begin DATA SHOWN
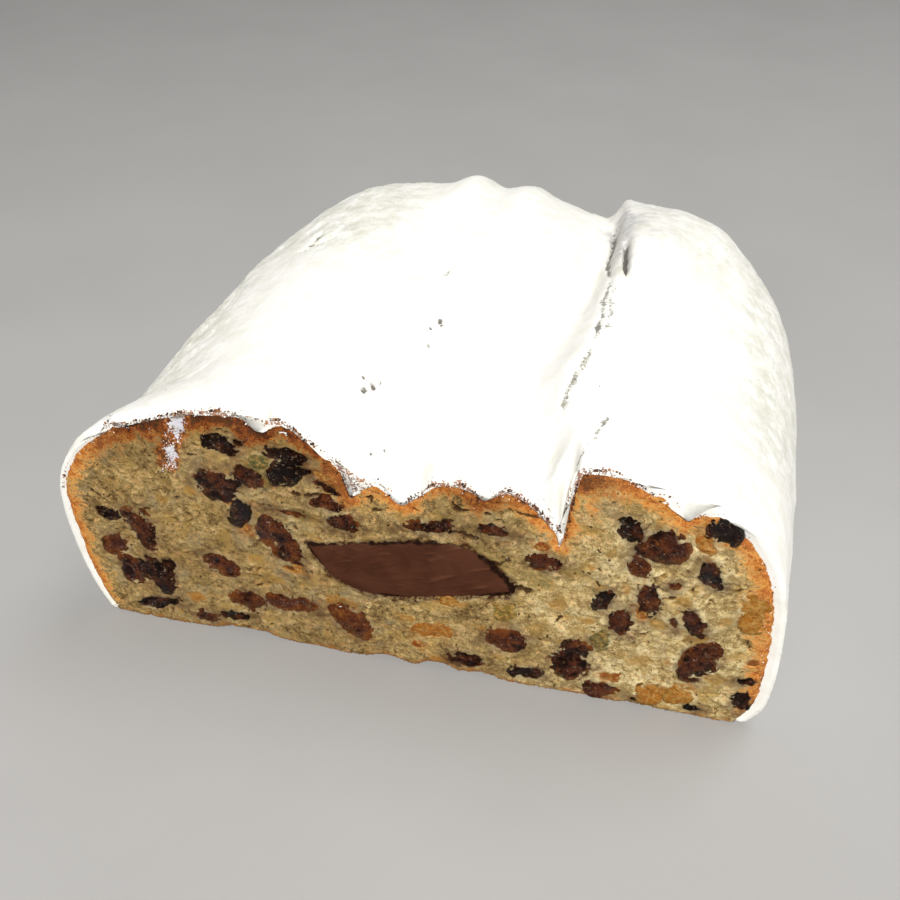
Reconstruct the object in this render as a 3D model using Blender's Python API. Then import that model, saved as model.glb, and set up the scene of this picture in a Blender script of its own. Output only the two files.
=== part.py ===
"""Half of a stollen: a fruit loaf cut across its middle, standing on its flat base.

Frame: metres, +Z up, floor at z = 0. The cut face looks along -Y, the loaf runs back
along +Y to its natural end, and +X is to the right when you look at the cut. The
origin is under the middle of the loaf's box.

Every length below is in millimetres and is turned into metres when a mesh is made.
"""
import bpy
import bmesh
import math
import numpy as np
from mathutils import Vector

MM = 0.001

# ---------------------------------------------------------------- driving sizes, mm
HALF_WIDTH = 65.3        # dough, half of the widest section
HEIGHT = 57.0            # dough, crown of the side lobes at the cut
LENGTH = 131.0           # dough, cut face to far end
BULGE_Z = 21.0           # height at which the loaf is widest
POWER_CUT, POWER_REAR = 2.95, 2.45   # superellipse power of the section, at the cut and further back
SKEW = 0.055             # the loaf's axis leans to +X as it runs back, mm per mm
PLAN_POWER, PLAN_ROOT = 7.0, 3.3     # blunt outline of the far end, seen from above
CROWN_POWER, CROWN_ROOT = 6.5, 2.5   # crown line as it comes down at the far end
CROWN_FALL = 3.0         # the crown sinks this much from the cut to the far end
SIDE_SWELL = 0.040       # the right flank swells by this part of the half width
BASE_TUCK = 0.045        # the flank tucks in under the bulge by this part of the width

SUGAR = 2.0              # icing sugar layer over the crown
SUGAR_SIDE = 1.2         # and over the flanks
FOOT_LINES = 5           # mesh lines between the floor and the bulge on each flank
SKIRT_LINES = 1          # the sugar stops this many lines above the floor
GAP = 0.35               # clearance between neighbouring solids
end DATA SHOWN
▸ DIRECTIONS FOR THIS TASK: Quote the listing above from its first line to the line with "origin is under the middle of the loaf's box.", inclusive, and add nothing.

▸ COMPLETED EXERCISE:
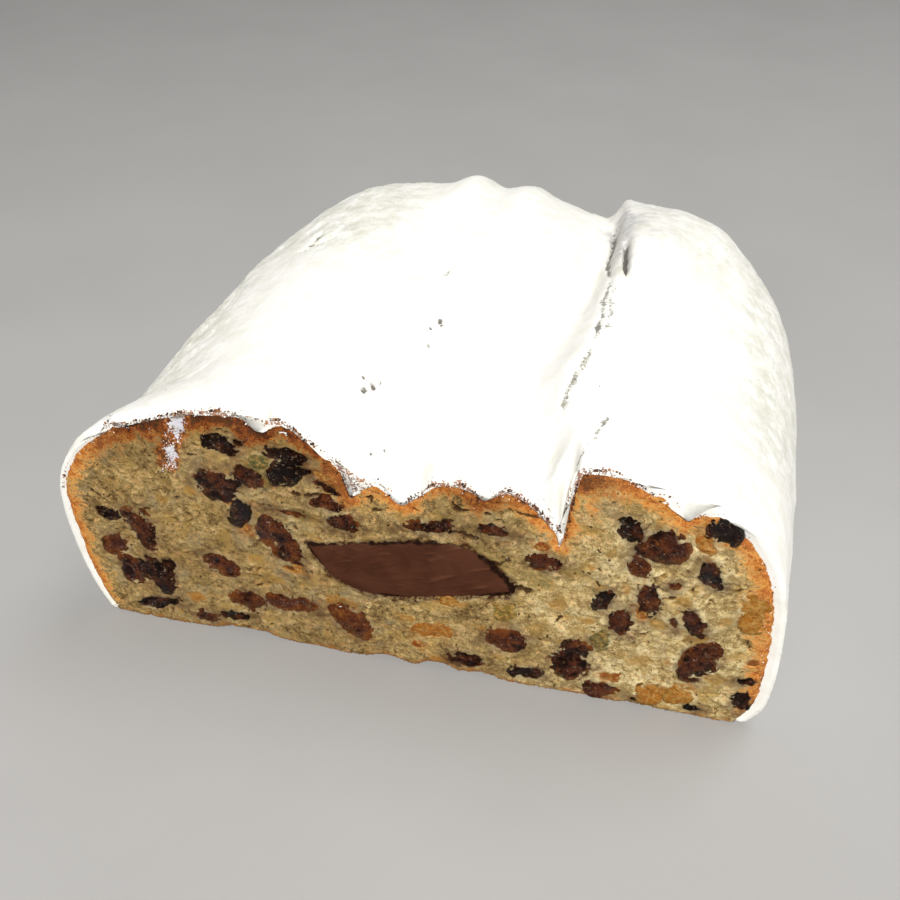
Reconstruct the object in this render as a 3D model using Blender's Python API. Then import that model, saved as model.glb, and set up the scene of this picture in a Blender script of its own. Output only the two files.
=== part.py ===
"""Half of a stollen: a fruit loaf cut across its middle, standing on its flat base.

Frame: metres, +Z up, floor at z = 0. The cut face looks along -Y, the loaf runs back
along +Y to its natural end, and +X is to the right when you look at the cut. The
origin is under the middle of the loaf's box.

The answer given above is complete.